WORK INSTRUCTIONS
Stop after the line containing "CANVAS_ROUGHNESS = 0.85": print each line exactly from the first line of the listing up to that point.

SUPPLIED MATERIAL
:::::
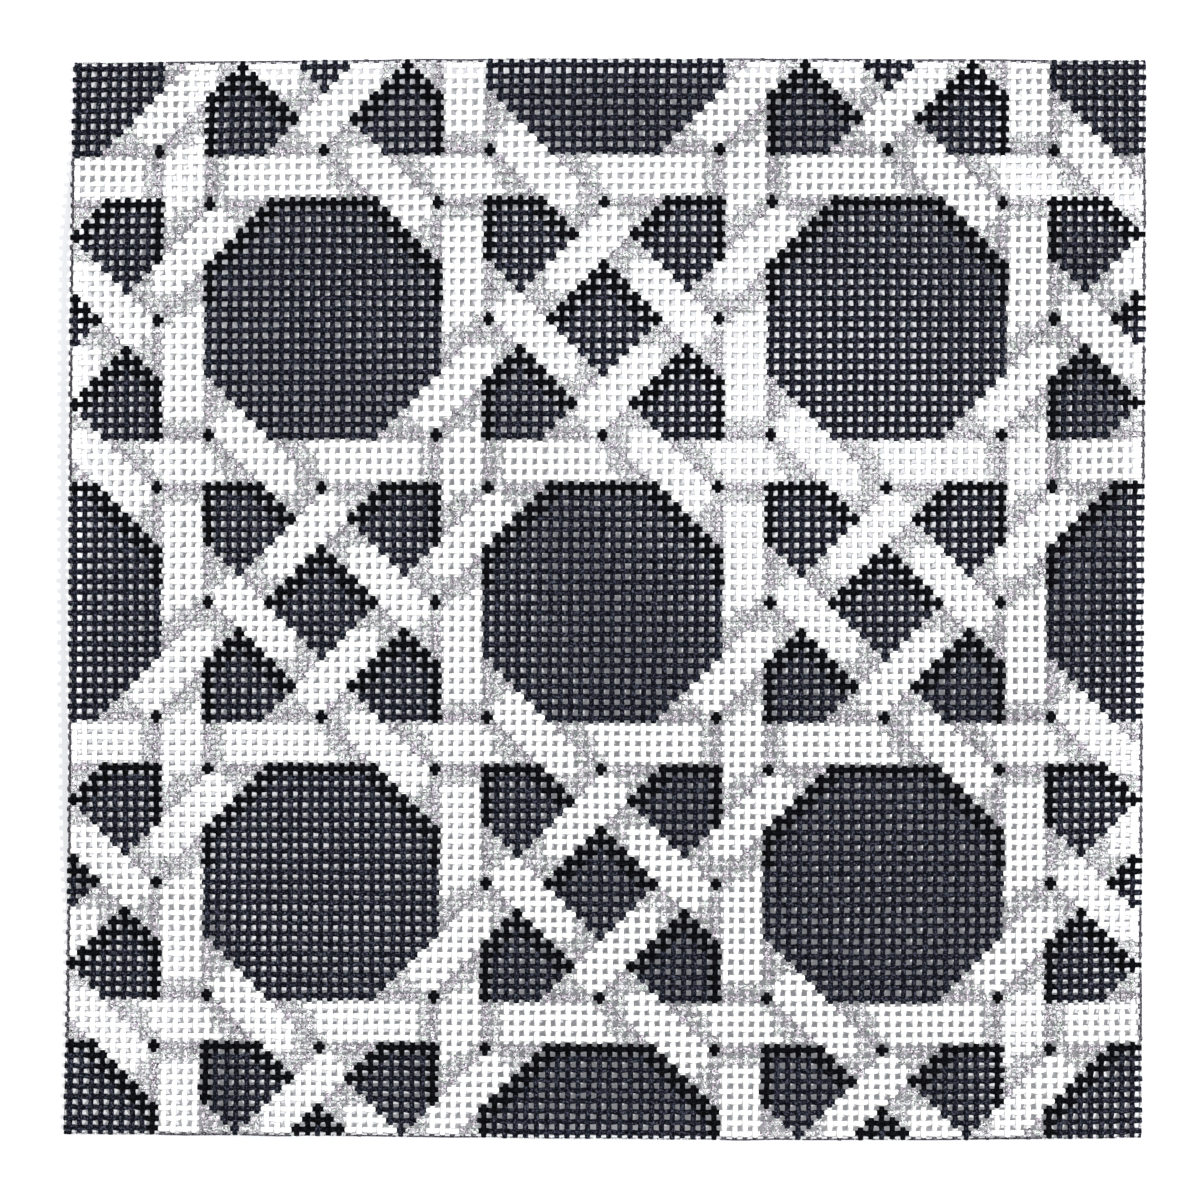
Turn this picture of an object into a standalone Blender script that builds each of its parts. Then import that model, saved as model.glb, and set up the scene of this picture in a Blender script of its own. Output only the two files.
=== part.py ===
"""A square of painted needlepoint canvas, lying on a table.

One flat piece of stiff cotton canvas, cut at the edge of its painted design. It isn't quite square,
because the weave pulls. Its corners lie flat on the table, and it bows up a little between them.
Lengths are in metres, with +X to the right, +Y to the top of the design and +Z up.
"""

import math

import bmesh
import bpy

NAME = "canvas_panel"

# The four corners of the cut canvas, from the middle of its weave.
TOP_LEFT = (-0.0992, 0.1007)
TOP_RIGHT = (0.1014, 0.1013)
BOTTOM_LEFT = (-0.1001, -0.0992)
BOTTOM_RIGHT = (0.1007, -0.1002)
# How far each edge bows out past the straight line between its corners.
TOP_BOW = 0.0010
BOTTOM_BOW = 0.0002
LEFT_BOW = 0.0002

# The canvas is two threads thick where they cross.
THICKNESS = 0.0011
# The grid is fine enough to round the swells and the bowed edges.
CELLS = 30

# The low swells add up. Each has its middle, its reach each way and its height off the table.
SWELLS = (
    ((0.046, -0.054), (0.095, 0.133), 0.0021),
    ((-0.065, 0.013), (0.130, 0.122), 0.0021),
    ((-0.035, -0.150), (0.086, 0.140), 0.0022),
    ((-0.018, 0.098), (0.140, 0.095), 0.0019),
    ((0.072, 0.043), (0.115, 0.082), 0.0018),
)
# How far in from each corner the canvas still lies flat, each way, and how far past that it takes
# to rise to its swells.
FLAT_CORNERS = (
    (TOP_LEFT, (0.014, 0.014)),
    (TOP_RIGHT, (0.014, 0.014)),
    (BOTTOM_LEFT, (0.021, 0.034)),
    (BOTTOM_RIGHT, (0.014, 0.014)),
)
RISE = 0.020

CANVAS_COLOUR = (0.30, 0.30, 0.33, 1.0)
CANVAS_ROUGHNESS = 0.85


def clear_scene():
    for thing in list(bpy.data.objects):
        bpy.data.objects.remove(thing, do_unlink=True)


def place_on_sheet(across, up):
    """The place of a point of the sheet, where across and up run from 0 to 1 between its edges."""
    corners = (
        (TOP_LEFT, (1 - across) * up),
        (TOP_RIGHT, across * up),
        (BOTTOM_LEFT, (1 - across) * (1 - up)),
        (BOTTOM_RIGHT, across * (1 - up)),
    )
    x = sum(corner[0] * share for corner, share in corners)
    y = sum(corner[1] * share for corner, share in corners)
    mid_across = 4 * across * (1 - across)
    mid_up = 4 * up * (1 - up)
    x -= LEFT_BOW * mid_up * (1 - across)
    y += TOP_BOW * mid_across * up - BOTTOM_BOW * mid_across * (1 - up)
    return x, y


def lift(x, y):
    """How far the underside is off the table: the height of the swells, and none at the corners."""
    height = 0.0
    for middle, reach, top in SWELLS:
        away = math.hypot((x - middle[0]) / reach[0], (y - middle[1]) / reach[1])
        if away < 1:
            height += top * (1 - away**2) ** 2
    for corner, flat in FLAT_CORNERS:
        past_x = max(abs(x - corner[0]) - flat[0], 0)
        past_y = max(abs(y - corner[1]) - flat[1], 0)
        risen = min(math.hypot(past_x, past_y) / RISE, 1)
        height *= risen**2 * (3 - 2 * risen)
    return height


def make_sheet():
    """The underside of the canvas as a grid, pulled to its outline and raised in its swells."""
    mesh = bpy.data.meshes.new(NAME)
    grid = bmesh.new()
    bmesh.ops.create_grid(grid, x_segments=CELLS, y_segments=CELLS, size=1)
    for vertex in grid.verts:
        x, y = place_on_sheet((vertex.co.x + 1) / 2, (vertex.co.y + 1) / 2)
        vertex.co = (x, y, lift(x, y))
    # The sheet's box is centred on the origin, where the panel stands.
    for axis in (0, 1):
        ends = [vertex.co[axis] for vertex in grid.verts]
        middle = (min(ends) + max(ends)) / 2
        for vertex in grid.verts:
            vertex.co[axis] -= middle
    grid.to_mesh(mesh)
    grid.free()
    return bpy.data.objects.new(NAME, mesh)


def thicken(sheet):
    """Gives the sheet the canvas's thickness, all of it above the underside."""
    solidify = sheet.modifiers.new("canvas thickness", "SOLIDIFY")
    solidify.thickness = THICKNESS
    solidify.offset = 1.0
    solidify.use_even_offset = True


def painted_canvas():
    """Cotton canvas, sized and painted: matt, and dark grey from a step away."""
    material = bpy.data.materials.new("painted_canvas")
    material.use_nodes = True
    shader = material.node_tree.nodes["Principled BSDF"]
    shader.inputs["Base Color"].default_value = CANVAS_COLOUR
    shader.inputs["Roughness"].default_value = CANVAS_ROUGHNESS
    shader.inputs["Metallic"].default_value = 0.0
    return material


clear_scene()
panel_collection = bpy.data.collections.new("needlepoint canvas panel")
bpy.context.scene.collection.children.link(panel_collection)
panel = make_sheet()
panel_collection.objects.link(panel)
panel.data.materials.append(painted_canvas())
thicken(panel)
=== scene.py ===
"""A square of painted needlepoint canvas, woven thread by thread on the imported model.

Lengths are in metres, with +X to the right, +Y to the top of the design and +Z up. A place on the
canvas is also given in threads: across, counted to the right from the middle upright thread, and
down, counted towards the bottom edge from the middle level thread.
"""

import math

import bpy
import numpy as np
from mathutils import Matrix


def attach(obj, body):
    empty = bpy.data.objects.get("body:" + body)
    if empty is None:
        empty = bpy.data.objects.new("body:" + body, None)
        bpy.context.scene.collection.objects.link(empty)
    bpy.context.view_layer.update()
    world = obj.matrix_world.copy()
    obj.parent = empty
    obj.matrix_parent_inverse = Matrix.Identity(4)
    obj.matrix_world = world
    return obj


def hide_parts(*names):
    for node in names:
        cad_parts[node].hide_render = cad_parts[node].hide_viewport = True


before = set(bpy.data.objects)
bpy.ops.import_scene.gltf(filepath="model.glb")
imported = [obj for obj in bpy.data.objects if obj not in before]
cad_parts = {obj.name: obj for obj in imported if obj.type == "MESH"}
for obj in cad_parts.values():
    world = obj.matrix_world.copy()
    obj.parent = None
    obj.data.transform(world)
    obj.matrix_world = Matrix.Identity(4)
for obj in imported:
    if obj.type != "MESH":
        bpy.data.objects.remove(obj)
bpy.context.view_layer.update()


# ---------------------------------------------------------------------------------------------
# The lie of the canvas
# Mono needlepoint canvas: single stiff cotton threads in plain weave, 13 to the inch each way.
# It was cut beside the last painted thread, so it runs just past thread 51 on each side. The
# weave has pulled a little out of square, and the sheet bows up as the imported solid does.

PITCH = 0.0254 / 13
LAST = 51
THREADS = 2 * LAST + 1

# Where the cut runs, in threads from the middle one.
CUT_LEFT, CUT_RIGHT = -51.6, 51.94
CUT_TOP, CUT_BOTTOM = -51.57, 51.58

# How far the threads have strayed from an even grid, in threads. Each term is a share times
# right**i * lower**j, where right and lower run from -1 at one edge of the canvas to 1 at the
# other.
STRAY_RIGHT = {
    (0, 1): -0.23, (0, 3): -0.10, (1, 0): -0.09, (1, 1): -0.32, (1, 3): 0.28,
    (2, 0): 0.56, (3, 0): -0.33, (3, 1): 0.18, (4, 0): -0.33,
}
STRAY_DOWN = {
    (0, 1): -0.05, (0, 2): -0.69, (0, 4): 0.27, (1, 0): 0.11, (1, 1): 0.26, (1, 2): 0.07,
    (2, 1): -0.29, (2, 2): 0.09, (3, 0): -0.16, (3, 1): -0.11, (4, 0): -0.08,
}

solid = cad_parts["canvas_panel"]
solid_points = [vertex.co.copy() for vertex in solid.data.vertices]

# The solid's top left corner lies this far from the middle crossing of the weave.
CORNER_FROM_MIDDLE = (-0.0992, 0.1007)
top_left = max(solid_points, key=lambda point: point.y - point.x)
middle_x, middle_y = top_left.x - CORNER_FROM_MIDDLE[0], top_left.y - CORNER_FROM_MIDDLE[1]


def at_mean_height(across, down):
    """The X and Y of places given in threads, where the canvas is raised by its mean."""
    right, lower = across / LAST, down / LAST
    stray_right = sum(share * right**i * lower**j for (i, j), share in STRAY_RIGHT.items())
    stray_down = sum(share * right**i * lower**j for (i, j), share in STRAY_DOWN.items())
    return middle_x + PITCH * (across + stray_right), middle_y - PITCH * (down + stray_down)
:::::
RESULT FOR THIS TASK
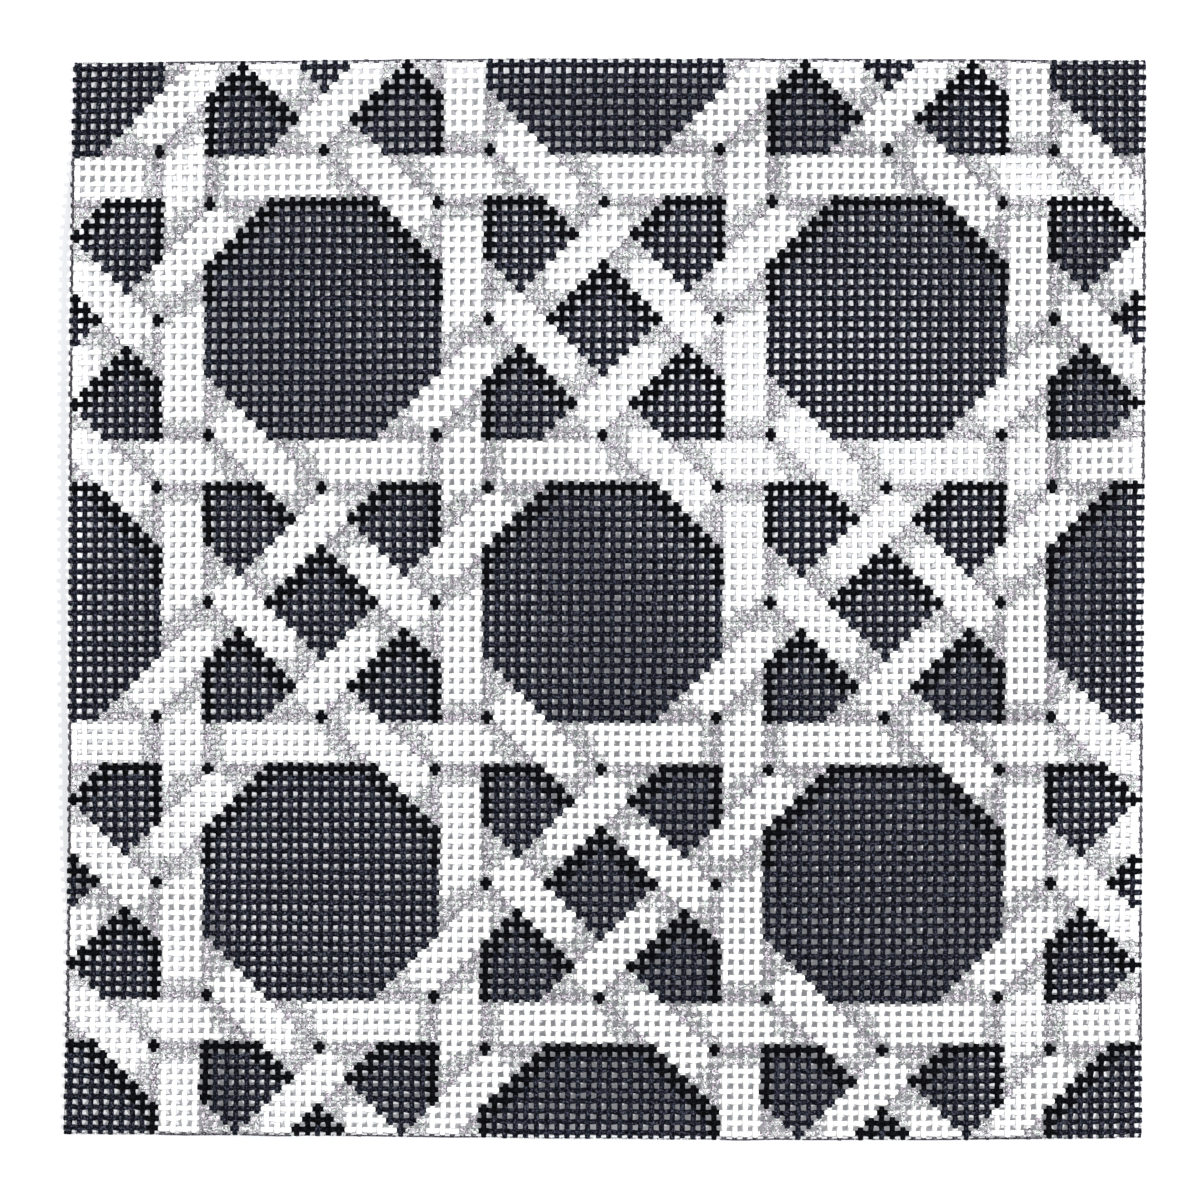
Turn this picture of an object into a standalone Blender script that builds each of its parts. Then import that model, saved as model.glb, and set up the scene of this picture in a Blender script of its own. Output only the two files.
=== part.py ===
"""A square of painted needlepoint canvas, lying on a table.

One flat piece of stiff cotton canvas, cut at the edge of its painted design. It isn't quite square,
because the weave pulls. Its corners lie flat on the table, and it bows up a little between them.
Lengths are in metres, with +X to the right, +Y to the top of the design and +Z up.
"""

import math

import bmesh
import bpy

NAME = "canvas_panel"

# The four corners of the cut canvas, from the middle of its weave.
TOP_LEFT = (-0.0992, 0.1007)
TOP_RIGHT = (0.1014, 0.1013)
BOTTOM_LEFT = (-0.1001, -0.0992)
BOTTOM_RIGHT = (0.1007, -0.1002)
# How far each edge bows out past the straight line between its corners.
TOP_BOW = 0.0010
BOTTOM_BOW = 0.0002
LEFT_BOW = 0.0002

# The canvas is two threads thick where they cross.
THICKNESS = 0.0011
# The grid is fine enough to round the swells and the bowed edges.
CELLS = 30

# The low swells add up. Each has its middle, its reach each way and its height off the table.
SWELLS = (
    ((0.046, -0.054), (0.095, 0.133), 0.0021),
    ((-0.065, 0.013), (0.130, 0.122), 0.0021),
    ((-0.035, -0.150), (0.086, 0.140), 0.0022),
    ((-0.018, 0.098), (0.140, 0.095), 0.0019),
    ((0.072, 0.043), (0.115, 0.082), 0.0018),
)
# How far in from each corner the canvas still lies flat, each way, and how far past that it takes
# to rise to its swells.
FLAT_CORNERS = (
    (TOP_LEFT, (0.014, 0.014)),
    (TOP_RIGHT, (0.014, 0.014)),
    (BOTTOM_LEFT, (0.021, 0.034)),
    (BOTTOM_RIGHT, (0.014, 0.014)),
)
RISE = 0.020

CANVAS_COLOUR = (0.30, 0.30, 0.33, 1.0)
CANVAS_ROUGHNESS = 0.85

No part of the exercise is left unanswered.